[Scripts that build objects]
==============================
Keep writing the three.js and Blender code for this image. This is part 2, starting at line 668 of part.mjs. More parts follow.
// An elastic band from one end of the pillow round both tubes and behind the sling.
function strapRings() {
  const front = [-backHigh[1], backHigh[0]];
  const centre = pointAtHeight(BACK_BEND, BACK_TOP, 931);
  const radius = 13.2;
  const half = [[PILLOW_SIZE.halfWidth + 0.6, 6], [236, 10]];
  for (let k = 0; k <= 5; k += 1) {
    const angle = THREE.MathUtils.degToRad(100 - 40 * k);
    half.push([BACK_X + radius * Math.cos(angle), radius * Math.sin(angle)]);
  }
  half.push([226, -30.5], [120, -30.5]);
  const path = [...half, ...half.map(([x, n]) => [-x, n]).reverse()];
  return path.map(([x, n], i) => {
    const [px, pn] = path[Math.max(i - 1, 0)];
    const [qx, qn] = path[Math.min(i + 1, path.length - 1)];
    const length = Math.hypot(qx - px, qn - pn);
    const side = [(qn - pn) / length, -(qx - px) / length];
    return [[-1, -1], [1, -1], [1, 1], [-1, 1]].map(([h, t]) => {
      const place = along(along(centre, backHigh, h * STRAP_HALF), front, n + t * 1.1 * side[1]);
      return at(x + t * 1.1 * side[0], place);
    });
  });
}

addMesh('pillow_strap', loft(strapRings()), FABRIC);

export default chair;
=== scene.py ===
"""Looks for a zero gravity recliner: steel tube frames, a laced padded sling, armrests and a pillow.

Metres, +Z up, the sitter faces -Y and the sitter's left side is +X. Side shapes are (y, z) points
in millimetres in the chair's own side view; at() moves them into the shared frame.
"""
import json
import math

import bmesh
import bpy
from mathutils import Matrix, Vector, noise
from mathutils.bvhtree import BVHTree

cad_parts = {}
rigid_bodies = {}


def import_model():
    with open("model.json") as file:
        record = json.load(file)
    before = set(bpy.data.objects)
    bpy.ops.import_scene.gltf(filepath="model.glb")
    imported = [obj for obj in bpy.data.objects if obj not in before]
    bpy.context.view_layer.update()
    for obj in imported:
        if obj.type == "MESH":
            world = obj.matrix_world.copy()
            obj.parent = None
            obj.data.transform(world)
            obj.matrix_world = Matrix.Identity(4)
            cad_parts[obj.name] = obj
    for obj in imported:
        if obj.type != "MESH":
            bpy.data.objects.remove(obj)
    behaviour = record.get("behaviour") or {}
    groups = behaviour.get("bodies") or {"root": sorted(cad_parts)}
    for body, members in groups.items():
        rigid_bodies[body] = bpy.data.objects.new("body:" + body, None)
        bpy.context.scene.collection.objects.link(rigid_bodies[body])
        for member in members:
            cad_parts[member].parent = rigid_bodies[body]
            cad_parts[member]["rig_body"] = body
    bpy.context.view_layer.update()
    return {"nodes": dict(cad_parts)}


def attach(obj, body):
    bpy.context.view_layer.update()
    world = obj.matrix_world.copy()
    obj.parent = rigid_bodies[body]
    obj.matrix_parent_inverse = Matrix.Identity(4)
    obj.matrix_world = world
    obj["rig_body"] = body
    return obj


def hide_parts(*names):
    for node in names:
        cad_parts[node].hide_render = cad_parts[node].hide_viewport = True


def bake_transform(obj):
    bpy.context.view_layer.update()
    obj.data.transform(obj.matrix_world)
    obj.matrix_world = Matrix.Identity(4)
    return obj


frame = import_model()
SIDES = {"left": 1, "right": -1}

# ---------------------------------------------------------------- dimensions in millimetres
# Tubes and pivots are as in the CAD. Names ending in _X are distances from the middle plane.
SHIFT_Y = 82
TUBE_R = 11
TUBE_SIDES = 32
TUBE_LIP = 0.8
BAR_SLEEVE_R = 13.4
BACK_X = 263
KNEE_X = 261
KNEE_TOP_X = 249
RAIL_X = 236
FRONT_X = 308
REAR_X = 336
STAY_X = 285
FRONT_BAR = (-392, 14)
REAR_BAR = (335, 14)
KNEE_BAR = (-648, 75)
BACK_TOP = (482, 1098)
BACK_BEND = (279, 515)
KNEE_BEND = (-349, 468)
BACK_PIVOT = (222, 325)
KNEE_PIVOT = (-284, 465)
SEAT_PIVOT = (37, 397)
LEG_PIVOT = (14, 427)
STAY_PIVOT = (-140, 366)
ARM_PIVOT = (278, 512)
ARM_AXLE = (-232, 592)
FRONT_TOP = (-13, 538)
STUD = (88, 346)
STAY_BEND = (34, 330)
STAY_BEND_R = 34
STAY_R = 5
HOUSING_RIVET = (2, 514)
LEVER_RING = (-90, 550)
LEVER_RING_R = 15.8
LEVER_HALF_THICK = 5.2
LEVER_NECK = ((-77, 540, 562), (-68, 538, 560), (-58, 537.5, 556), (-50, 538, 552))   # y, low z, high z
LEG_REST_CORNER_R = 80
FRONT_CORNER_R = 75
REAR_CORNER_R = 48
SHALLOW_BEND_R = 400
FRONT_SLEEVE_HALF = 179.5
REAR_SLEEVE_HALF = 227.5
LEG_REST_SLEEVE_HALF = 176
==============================
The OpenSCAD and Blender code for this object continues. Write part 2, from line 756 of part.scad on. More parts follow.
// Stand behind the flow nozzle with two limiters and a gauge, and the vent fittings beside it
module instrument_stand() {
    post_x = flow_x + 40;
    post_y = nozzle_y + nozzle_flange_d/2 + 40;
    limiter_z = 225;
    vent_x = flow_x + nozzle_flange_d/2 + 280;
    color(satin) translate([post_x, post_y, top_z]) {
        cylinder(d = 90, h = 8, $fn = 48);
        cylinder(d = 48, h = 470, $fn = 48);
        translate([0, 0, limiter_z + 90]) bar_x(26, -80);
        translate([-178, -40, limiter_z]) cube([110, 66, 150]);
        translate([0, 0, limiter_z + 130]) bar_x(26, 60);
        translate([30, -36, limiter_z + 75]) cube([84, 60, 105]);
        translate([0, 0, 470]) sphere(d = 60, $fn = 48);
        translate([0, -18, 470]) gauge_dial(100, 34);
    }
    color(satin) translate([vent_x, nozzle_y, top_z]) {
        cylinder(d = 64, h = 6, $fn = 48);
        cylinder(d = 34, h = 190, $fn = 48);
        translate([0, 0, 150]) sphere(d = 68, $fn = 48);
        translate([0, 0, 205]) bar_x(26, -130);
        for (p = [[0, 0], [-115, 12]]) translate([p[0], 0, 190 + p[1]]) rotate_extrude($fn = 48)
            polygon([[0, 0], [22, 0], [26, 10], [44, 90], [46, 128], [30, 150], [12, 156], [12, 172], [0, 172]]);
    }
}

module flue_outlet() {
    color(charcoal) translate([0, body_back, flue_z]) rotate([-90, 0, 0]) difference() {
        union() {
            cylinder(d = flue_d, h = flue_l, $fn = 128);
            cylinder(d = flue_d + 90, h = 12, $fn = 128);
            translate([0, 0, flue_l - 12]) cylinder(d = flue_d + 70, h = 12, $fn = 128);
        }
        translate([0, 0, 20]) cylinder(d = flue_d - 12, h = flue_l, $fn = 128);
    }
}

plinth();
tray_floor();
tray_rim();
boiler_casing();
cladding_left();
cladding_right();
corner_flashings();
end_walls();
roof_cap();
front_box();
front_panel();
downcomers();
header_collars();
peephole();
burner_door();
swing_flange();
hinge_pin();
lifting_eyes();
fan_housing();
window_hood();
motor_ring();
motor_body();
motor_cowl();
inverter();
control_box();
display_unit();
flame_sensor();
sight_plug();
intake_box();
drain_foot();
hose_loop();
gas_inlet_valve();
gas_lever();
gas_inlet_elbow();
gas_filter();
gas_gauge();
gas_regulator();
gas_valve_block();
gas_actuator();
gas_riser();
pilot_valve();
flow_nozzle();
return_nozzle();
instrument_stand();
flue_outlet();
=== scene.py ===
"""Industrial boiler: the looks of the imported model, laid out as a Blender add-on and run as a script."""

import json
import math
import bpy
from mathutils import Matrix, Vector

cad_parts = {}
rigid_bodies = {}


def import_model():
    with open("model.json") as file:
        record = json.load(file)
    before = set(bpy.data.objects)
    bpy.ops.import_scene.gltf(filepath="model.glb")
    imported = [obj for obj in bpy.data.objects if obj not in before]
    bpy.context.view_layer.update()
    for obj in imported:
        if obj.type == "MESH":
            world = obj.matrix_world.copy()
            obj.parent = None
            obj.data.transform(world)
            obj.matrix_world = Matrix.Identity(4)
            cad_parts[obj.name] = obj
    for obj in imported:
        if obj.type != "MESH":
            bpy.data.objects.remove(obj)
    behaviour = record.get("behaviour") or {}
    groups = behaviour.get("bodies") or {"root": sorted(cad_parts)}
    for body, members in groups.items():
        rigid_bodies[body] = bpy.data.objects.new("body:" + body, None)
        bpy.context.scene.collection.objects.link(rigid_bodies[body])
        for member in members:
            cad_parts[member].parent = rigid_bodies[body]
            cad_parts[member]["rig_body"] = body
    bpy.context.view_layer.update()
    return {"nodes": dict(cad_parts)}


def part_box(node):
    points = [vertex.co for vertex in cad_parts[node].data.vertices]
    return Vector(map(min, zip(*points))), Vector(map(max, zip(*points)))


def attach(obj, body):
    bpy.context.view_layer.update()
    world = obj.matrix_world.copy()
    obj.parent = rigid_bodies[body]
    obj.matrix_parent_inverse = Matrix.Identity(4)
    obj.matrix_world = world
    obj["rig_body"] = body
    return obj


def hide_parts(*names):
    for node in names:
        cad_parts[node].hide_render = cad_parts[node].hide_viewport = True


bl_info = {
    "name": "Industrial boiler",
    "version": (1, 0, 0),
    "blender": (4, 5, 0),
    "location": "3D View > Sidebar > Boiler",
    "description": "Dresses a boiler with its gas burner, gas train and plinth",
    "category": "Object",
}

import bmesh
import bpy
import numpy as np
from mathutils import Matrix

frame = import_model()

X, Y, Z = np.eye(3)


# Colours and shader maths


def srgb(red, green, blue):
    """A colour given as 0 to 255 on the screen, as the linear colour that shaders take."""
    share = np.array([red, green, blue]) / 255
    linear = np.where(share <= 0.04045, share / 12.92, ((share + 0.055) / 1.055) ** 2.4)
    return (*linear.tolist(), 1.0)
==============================
= Given problem =
Each line from the one containing "Keep writing the" through the one containing "export default chair;" must be retyped exactly, the first and last of these included.

= Output of the exercise =
Keep writing the three.js and Blender code for this image. This is part 2, starting at line 668 of part.mjs. More parts follow.
// An elastic band from one end of the pillow round both tubes and behind the sling.
function strapRings() {
  const front = [-backHigh[1], backHigh[0]];
  const centre = pointAtHeight(BACK_BEND, BACK_TOP, 931);
  const radius = 13.2;
  const half = [[PILLOW_SIZE.halfWidth + 0.6, 6], [236, 10]];
  for (let k = 0; k <= 5; k += 1) {
    const angle = THREE.MathUtils.degToRad(100 - 40 * k);
    half.push([BACK_X + radius * Math.cos(angle), radius * Math.sin(angle)]);
  }
  half.push([226, -30.5], [120, -30.5]);
  const path = [...half, ...half.map(([x, n]) => [-x, n]).reverse()];
  return path.map(([x, n], i) => {
    const [px, pn] = path[Math.max(i - 1, 0)];
    const [qx, qn] = path[Math.min(i + 1, path.length - 1)];
    const length = Math.hypot(qx - px, qn - pn);
    const side = [(qn - pn) / length, -(qx - px) / length];
    return [[-1, -1], [1, -1], [1, 1], [-1, 1]].map(([h, t]) => {
      const place = along(along(centre, backHigh, h * STRAP_HALF), front, n + t * 1.1 * side[1]);
      return at(x + t * 1.1 * side[0], place);
    });
  });
}

addMesh('pillow_strap', loft(strapRings()), FABRIC);

export default chair;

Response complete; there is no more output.